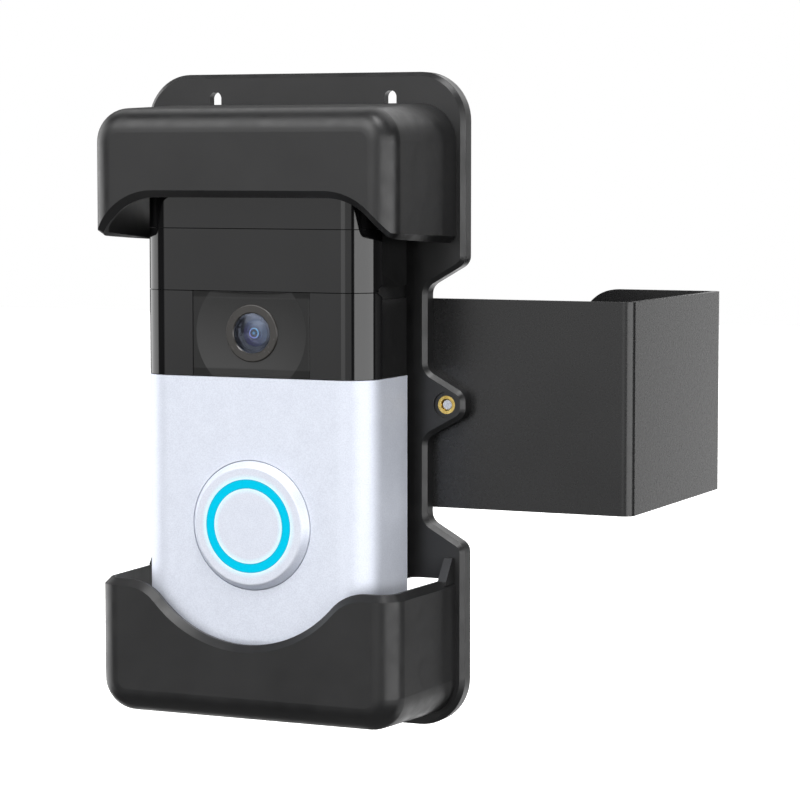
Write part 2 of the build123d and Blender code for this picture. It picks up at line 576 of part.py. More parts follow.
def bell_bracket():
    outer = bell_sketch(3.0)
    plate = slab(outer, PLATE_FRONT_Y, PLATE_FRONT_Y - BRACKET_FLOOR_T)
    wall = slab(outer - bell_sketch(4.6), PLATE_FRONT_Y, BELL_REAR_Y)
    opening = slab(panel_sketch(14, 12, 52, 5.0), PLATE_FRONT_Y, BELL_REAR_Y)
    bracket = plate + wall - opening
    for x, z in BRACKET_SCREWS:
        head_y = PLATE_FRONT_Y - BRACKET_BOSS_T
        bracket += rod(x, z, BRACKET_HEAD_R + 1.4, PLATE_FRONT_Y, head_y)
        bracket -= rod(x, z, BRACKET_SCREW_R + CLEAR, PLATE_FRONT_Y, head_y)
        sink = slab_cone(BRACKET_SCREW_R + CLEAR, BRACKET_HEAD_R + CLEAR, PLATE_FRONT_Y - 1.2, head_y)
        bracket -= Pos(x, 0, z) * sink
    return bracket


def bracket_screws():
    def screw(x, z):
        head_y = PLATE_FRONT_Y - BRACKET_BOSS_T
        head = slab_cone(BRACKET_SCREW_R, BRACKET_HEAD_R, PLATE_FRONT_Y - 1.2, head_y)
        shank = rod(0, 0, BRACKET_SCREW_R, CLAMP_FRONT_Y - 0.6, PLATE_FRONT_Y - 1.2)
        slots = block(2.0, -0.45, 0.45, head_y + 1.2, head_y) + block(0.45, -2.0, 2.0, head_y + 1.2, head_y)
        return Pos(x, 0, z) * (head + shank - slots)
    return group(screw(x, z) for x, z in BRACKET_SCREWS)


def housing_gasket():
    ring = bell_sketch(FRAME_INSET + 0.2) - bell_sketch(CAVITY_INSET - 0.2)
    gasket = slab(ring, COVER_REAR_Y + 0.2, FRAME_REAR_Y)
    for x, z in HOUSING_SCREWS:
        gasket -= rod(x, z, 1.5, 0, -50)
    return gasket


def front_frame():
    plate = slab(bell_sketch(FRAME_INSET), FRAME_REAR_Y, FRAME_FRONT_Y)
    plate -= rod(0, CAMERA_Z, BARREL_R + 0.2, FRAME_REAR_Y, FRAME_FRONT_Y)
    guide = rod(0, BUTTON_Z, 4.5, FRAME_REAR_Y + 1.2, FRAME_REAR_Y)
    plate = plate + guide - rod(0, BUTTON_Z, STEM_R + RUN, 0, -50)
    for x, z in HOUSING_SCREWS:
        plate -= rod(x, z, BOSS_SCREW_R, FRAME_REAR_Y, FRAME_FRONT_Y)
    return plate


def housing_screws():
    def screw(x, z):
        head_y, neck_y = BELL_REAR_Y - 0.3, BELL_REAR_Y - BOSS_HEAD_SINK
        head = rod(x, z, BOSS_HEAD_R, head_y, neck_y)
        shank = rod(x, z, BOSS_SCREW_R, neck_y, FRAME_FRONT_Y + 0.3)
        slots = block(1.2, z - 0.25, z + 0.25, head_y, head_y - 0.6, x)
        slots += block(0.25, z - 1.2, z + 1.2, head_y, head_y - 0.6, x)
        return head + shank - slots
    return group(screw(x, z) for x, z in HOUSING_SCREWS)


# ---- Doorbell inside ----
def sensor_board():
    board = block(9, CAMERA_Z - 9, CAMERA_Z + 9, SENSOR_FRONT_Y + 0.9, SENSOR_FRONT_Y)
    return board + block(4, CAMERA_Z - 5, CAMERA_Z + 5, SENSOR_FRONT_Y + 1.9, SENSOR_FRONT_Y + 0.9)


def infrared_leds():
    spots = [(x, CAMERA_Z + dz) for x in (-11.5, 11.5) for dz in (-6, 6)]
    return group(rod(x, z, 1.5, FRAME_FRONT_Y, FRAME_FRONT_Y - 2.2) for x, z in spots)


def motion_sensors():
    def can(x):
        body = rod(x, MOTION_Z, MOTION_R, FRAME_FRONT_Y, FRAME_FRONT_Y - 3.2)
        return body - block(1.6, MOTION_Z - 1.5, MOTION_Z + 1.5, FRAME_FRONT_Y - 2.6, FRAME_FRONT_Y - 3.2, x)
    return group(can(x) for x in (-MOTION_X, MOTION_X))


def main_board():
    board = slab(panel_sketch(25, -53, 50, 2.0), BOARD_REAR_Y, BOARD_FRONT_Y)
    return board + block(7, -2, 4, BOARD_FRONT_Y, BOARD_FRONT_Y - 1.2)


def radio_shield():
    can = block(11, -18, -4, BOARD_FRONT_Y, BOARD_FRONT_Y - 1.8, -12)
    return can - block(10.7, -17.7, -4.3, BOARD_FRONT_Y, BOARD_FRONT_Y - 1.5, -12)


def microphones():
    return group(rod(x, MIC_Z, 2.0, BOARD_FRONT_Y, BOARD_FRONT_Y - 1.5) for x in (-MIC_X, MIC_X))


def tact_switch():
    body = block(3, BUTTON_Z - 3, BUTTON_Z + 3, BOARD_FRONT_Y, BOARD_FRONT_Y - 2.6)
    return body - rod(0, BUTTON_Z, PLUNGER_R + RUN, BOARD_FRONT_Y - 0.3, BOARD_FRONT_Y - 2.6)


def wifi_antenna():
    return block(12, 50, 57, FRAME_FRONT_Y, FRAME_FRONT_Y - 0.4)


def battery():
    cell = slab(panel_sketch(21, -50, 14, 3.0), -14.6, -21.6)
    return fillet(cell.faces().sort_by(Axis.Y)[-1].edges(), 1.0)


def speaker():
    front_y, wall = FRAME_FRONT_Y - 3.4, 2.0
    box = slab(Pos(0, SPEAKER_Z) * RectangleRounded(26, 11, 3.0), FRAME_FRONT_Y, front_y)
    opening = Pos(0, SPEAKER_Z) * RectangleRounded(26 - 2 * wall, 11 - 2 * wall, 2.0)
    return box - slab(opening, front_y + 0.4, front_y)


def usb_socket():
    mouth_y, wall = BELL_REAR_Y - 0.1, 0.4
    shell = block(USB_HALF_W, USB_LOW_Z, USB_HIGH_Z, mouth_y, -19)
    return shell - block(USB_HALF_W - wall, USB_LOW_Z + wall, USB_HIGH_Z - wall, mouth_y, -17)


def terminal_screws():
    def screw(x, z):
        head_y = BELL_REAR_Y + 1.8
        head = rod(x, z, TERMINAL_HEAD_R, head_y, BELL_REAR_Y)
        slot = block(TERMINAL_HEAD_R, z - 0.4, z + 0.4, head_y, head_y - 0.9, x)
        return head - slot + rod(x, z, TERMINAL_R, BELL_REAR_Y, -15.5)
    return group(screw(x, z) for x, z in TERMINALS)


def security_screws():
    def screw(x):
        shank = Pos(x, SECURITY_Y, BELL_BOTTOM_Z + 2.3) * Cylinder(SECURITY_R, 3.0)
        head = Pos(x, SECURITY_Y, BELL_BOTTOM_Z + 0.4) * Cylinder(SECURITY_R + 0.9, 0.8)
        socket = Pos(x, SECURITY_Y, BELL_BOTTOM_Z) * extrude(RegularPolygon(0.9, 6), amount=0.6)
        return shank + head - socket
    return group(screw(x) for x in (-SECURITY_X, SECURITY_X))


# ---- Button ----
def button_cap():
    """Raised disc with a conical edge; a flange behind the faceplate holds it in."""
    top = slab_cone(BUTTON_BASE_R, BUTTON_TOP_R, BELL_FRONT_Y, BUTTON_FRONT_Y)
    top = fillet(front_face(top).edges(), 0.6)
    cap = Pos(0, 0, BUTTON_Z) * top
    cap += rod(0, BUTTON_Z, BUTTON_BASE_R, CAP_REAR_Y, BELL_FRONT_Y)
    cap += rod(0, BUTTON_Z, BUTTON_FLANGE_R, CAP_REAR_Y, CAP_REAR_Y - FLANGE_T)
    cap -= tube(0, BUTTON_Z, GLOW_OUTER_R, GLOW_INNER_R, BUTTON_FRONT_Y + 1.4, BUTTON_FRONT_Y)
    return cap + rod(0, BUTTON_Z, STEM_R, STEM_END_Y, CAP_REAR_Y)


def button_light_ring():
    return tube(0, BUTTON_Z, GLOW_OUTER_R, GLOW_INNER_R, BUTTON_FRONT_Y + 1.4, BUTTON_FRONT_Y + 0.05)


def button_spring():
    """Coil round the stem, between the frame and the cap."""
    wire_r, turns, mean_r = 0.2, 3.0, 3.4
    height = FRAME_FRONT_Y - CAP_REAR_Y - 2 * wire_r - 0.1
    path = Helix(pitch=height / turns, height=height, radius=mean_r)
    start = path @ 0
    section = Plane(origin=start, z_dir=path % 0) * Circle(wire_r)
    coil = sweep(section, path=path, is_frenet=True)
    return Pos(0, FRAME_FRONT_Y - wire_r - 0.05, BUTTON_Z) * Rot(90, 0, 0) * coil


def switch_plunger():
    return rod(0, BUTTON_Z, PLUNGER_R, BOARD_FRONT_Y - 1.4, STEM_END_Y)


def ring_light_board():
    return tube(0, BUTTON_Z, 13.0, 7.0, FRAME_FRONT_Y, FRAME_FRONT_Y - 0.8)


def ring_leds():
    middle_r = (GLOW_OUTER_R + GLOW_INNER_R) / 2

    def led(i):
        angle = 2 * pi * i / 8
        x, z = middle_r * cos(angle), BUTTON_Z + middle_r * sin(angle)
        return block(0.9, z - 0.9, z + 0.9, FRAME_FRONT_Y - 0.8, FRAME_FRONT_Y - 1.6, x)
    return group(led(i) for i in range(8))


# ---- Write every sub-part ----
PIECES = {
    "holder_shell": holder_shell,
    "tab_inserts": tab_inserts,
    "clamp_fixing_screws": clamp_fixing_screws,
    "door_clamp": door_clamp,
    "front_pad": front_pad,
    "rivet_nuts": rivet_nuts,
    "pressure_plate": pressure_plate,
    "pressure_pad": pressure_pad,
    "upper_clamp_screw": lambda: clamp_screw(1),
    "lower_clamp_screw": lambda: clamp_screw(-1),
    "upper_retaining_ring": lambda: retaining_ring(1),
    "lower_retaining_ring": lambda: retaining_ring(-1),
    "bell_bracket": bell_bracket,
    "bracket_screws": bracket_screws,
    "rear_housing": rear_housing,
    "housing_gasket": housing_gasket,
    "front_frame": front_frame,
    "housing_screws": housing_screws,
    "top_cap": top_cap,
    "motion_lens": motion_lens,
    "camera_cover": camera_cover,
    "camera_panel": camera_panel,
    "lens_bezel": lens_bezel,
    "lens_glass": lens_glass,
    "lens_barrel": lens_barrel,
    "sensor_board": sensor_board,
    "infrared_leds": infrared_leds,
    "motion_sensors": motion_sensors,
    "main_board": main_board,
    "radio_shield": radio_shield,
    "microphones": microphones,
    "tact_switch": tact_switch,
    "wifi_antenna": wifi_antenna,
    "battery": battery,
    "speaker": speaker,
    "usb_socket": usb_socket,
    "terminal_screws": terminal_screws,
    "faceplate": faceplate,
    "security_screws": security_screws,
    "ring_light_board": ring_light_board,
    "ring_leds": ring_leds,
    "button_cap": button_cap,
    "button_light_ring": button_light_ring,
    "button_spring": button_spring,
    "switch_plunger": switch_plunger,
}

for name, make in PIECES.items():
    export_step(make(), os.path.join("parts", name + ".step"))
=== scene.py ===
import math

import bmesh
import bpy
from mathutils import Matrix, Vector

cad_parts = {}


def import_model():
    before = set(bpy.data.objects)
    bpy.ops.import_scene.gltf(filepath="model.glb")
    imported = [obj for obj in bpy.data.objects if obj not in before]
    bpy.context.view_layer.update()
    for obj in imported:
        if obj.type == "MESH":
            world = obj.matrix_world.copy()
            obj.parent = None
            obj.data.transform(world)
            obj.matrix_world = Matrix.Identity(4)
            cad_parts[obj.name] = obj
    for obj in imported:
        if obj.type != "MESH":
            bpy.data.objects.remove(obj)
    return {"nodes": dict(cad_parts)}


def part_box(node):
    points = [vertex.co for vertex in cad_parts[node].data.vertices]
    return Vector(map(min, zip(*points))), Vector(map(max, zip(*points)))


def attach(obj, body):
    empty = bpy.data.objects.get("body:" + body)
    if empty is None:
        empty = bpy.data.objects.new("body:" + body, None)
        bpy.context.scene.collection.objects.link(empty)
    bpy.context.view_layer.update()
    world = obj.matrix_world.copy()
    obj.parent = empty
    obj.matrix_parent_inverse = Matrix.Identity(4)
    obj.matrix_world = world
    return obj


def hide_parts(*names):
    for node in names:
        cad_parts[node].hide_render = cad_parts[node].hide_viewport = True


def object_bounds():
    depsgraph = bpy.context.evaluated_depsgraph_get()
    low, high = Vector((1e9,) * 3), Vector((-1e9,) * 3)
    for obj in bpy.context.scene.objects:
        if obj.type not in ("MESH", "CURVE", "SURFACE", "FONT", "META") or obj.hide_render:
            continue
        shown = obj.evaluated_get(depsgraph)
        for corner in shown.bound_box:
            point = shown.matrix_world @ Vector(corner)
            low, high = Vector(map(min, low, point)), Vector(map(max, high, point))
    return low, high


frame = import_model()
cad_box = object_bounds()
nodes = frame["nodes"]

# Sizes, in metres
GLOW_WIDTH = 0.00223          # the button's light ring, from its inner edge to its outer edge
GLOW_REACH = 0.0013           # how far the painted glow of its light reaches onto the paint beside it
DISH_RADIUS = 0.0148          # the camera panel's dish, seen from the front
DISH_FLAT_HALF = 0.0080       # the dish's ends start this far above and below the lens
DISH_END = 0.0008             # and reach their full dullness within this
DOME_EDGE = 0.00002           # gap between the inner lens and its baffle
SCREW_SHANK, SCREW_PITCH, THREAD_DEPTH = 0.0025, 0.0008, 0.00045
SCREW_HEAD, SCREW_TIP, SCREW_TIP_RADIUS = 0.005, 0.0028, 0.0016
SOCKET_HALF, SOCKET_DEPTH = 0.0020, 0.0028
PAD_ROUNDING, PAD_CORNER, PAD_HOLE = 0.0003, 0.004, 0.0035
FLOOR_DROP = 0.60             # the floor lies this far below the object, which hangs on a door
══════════
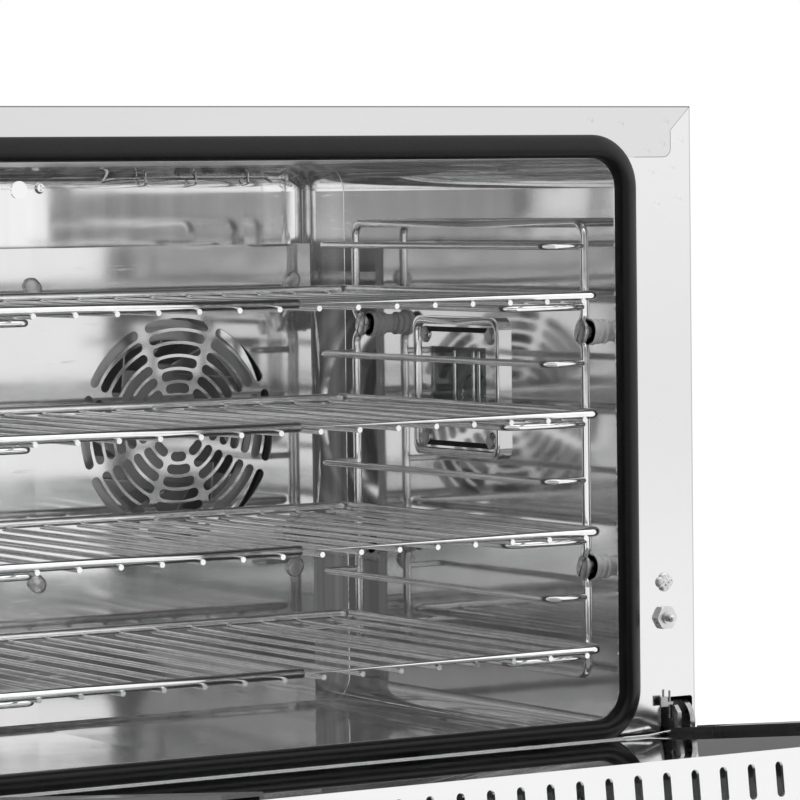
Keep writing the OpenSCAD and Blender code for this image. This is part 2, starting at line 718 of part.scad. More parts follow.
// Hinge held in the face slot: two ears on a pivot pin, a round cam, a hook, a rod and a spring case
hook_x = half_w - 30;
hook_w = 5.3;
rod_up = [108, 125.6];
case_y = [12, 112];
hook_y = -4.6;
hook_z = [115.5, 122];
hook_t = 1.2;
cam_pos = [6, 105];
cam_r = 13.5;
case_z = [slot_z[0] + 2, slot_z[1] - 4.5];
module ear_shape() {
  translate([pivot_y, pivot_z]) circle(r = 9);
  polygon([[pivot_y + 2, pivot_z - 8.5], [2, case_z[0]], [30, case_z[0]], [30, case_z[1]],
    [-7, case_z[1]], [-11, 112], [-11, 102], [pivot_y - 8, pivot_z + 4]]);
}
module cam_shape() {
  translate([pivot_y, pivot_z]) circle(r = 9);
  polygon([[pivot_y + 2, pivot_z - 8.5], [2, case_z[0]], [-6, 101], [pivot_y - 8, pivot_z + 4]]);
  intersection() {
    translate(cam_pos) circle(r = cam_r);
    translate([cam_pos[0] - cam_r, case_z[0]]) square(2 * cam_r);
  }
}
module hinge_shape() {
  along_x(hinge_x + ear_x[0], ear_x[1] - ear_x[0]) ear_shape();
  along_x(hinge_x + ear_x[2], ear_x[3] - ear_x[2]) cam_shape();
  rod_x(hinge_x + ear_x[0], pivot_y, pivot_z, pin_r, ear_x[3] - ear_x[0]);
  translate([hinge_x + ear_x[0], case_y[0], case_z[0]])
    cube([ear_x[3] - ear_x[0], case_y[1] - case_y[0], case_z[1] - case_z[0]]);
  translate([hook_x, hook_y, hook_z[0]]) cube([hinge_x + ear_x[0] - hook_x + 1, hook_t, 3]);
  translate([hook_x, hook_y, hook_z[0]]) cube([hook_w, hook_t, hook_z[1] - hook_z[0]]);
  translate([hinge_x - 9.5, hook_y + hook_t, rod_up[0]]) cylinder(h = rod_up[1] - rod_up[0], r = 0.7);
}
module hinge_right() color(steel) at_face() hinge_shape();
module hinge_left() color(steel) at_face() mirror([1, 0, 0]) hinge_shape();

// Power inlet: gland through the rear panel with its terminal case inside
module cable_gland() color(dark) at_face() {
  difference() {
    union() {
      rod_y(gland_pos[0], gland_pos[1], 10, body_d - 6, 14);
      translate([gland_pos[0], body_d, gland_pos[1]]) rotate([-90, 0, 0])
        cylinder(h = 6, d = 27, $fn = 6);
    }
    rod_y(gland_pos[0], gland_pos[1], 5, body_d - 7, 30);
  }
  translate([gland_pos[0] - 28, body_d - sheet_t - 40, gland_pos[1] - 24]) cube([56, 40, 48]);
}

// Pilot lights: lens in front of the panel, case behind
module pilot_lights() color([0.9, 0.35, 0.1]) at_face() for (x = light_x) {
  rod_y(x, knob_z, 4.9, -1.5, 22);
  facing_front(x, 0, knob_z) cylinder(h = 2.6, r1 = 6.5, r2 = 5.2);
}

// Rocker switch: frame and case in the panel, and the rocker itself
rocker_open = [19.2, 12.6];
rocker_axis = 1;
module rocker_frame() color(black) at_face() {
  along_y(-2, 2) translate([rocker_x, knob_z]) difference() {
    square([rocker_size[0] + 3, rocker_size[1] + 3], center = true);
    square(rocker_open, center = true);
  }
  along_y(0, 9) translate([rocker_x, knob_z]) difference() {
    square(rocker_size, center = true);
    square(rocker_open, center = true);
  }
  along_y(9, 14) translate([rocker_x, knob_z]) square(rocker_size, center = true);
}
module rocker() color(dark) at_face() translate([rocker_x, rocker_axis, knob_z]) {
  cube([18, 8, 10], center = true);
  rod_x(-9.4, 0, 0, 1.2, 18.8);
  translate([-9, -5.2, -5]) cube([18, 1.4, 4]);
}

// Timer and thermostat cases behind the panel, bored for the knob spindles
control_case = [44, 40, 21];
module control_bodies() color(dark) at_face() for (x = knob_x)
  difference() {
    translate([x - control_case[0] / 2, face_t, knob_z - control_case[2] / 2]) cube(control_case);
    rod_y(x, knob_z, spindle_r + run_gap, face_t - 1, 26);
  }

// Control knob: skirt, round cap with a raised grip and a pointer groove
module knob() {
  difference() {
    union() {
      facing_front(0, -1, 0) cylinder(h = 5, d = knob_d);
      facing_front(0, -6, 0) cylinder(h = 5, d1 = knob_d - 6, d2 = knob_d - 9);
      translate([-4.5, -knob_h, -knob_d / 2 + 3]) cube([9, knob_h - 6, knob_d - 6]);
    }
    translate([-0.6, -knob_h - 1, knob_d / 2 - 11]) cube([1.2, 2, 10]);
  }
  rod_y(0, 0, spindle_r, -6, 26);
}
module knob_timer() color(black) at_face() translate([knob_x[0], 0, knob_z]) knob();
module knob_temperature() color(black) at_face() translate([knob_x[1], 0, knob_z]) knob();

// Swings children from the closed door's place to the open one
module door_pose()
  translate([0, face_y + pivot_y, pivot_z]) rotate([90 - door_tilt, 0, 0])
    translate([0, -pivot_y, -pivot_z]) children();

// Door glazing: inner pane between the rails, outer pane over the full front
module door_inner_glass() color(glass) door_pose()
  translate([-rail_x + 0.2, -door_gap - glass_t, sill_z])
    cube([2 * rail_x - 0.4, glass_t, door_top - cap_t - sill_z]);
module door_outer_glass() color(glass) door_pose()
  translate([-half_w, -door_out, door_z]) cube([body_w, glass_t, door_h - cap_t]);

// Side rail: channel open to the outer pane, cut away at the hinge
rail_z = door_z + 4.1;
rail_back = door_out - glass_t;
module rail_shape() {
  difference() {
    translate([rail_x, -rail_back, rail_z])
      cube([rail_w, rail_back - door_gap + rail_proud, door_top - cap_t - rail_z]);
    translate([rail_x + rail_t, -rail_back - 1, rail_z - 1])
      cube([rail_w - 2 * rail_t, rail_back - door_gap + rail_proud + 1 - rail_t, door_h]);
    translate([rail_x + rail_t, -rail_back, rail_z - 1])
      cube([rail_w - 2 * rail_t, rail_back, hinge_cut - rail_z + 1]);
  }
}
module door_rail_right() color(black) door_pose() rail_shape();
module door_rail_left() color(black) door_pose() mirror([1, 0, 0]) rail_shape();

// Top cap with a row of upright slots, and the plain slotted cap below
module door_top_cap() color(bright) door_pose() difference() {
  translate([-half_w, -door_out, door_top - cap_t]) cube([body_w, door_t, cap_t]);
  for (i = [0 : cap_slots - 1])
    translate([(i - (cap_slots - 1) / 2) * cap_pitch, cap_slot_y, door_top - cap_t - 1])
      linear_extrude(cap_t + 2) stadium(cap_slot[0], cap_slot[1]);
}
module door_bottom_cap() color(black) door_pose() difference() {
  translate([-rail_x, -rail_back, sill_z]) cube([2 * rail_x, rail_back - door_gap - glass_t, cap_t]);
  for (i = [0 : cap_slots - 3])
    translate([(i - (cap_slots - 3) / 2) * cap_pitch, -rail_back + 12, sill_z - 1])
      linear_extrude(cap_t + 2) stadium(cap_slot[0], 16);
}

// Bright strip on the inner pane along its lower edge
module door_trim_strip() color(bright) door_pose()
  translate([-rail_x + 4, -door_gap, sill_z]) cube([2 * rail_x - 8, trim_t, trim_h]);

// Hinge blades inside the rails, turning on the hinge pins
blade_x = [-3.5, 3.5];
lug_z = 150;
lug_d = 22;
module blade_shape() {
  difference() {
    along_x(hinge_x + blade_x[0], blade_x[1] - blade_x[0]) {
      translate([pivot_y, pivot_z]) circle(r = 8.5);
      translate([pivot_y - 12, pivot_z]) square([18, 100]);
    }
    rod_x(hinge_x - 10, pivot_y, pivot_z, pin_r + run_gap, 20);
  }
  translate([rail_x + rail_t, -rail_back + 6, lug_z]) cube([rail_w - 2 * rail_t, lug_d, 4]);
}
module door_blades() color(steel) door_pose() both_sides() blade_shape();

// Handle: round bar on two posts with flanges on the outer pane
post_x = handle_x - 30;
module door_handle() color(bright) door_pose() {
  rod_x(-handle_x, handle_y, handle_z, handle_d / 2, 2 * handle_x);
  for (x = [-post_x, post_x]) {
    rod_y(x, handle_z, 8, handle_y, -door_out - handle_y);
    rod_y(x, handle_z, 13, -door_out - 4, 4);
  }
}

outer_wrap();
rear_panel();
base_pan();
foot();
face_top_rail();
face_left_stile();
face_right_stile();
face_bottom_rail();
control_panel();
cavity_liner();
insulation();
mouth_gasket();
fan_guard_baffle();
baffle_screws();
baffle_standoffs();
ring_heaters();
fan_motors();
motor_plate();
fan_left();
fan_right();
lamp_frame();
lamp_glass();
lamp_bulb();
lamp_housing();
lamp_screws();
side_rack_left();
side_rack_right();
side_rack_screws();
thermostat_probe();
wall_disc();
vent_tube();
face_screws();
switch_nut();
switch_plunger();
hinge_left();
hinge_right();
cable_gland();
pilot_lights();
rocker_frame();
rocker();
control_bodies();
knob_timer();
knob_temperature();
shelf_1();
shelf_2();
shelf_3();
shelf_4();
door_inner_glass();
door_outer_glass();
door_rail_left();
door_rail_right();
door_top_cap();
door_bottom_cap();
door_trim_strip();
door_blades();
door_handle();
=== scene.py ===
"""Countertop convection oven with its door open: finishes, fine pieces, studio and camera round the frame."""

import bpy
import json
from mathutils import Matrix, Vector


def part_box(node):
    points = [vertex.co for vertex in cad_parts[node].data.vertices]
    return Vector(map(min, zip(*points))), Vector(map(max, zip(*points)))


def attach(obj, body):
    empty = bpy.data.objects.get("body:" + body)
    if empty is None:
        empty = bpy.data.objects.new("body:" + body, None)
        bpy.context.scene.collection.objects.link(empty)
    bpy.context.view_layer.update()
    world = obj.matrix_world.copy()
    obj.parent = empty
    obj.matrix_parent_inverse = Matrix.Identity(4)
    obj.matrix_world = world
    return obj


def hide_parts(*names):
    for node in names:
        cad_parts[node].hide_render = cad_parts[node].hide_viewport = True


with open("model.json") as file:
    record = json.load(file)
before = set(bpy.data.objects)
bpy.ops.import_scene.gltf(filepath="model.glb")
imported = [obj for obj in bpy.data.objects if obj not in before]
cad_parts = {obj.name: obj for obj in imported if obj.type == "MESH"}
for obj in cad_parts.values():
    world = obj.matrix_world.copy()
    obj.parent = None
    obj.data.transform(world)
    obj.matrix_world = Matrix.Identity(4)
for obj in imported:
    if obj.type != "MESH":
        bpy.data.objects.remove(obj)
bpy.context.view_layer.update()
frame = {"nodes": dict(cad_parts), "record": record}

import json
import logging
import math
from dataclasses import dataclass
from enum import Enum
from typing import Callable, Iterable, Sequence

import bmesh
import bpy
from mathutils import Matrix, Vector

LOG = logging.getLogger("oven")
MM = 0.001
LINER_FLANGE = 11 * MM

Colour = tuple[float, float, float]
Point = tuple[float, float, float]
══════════
Pull out every line of the records that includes the string "imported".

    imported = [obj for obj in bpy.data.objects if obj not in before]
    for obj in imported:
    for obj in imported:
imported = [obj for obj in bpy.data.objects if obj not in before]
cad_parts = {obj.name: obj for obj in imported if obj.type == "MESH"}
for obj in imported:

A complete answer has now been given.